The Church-State Divide: Religious Folks Have to Choose

10/13/2006 12:23 pm ET | Updated May 25, 2011

I nearly joined the Christian Coalition last year after the Season of Light celebration at my kids' school. They were singing Don Maclean's "American Pie" (not exactly O Little Town of Bethlehem) and the teachers made them change the lyrics from "if the Bible tells you so" to "everybody tells you so." Apparently the mere mention of the word "Bible" was deemed potentially offensive.

Hmmm. Maybe the conservative Christians really are right about secularism run amok, I thought. And what about all those stories about kids being told not to read the bible in cafeterias?

Yes there are those cases.

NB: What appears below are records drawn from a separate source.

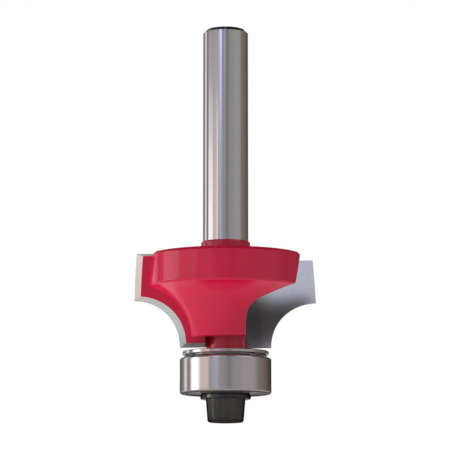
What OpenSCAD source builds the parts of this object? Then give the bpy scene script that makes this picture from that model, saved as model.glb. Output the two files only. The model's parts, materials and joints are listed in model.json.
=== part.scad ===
// Rounding-over router bit with a ball-bearing pilot.
// Z runs along the shank. The origin is at the centre of the pilot screw's lower face.
// The cutter turns clockwise seen from the shank end.

/* [Shank] */
// Diameter of the shank that the collet grips
shank_d = 6.35; // [5.5:0.05:8]
// Length of the bare shank above its collar
shank_l = 30.2; // [24:0.1:45]
// Chamfer on the shank's end
shank_chamfer = 0.5; // [0.3:0.1:0.8]
// Diameter of the collar at the foot of the shank
collar_d = 6.85; // [6.6:0.05:8.2]
// Height of the collar above the disc
collar_h = 2; // [1.5:0.1:3]

/* [Cutting form] */
// Radius that the bit rounds an edge to
round_r = 6.35; // [5:0.05:8]
// Height of the cutting edges
cut_h = 12.7; // [12:0.1:18]

/* [Turned head] */
// How far the cutting edge stands out past the disc
disc_inset = 1.4; // [1:0.05:2]
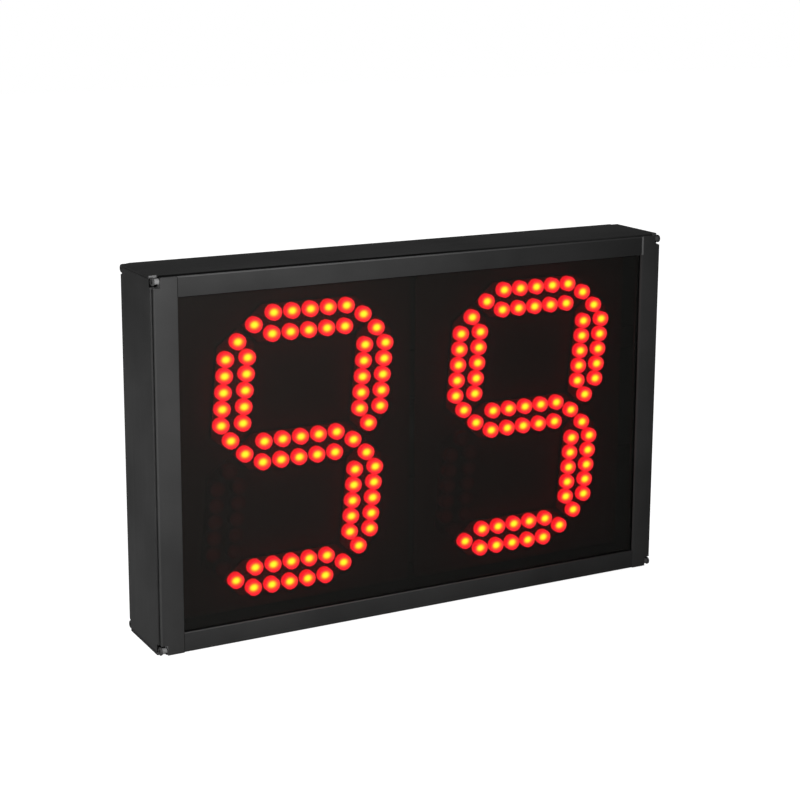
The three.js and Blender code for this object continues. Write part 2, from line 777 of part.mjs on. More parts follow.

But what this weeks important series on government treatment of religion in the New York Times shows is that for every case of a person of faith being discriminated against there's several more of local or federal government giving religious entities special treatment.

Rather than picking over yet another controversial crèche scene, the Times looked at the various ways that religious organizations are given PREFERENCE over the non religious. Religious hospitals don't have to abide by labor laws; churches can fire people for being too old without being accused of age discrimination; or they can trample through zoning laws designed protect the environment. Most significant, religious entitties of all sorst -- including well heeled ones -- get enormous tax breaks not available to for profits or even, in some cases, to secular non-profits.

I have to admit; I didn't always feel as outraged by the series as I was supposed to. If the Methodists want to make their preacher retire at 70, I feel like that's not a great crime, especially since the remedy - regulating employment practices of religion could be worse. So I didn't come away thinking that there's been a horrible erosion of separation of church and state. Instead, I came away thinking that our country dramatically favors religion in its laws, and that's probably fine. Government regulation of religion would invariably lead to oppression so it makes to err on the side of leaving religion alone.

But at a minimum, supporters of religion having a special place can't have it both ways: we cant take special tax breaks, zoning rules and exemptions and then claim we're discriminated against. Religious folks will have to choose between the tax breaks and the persecution complex.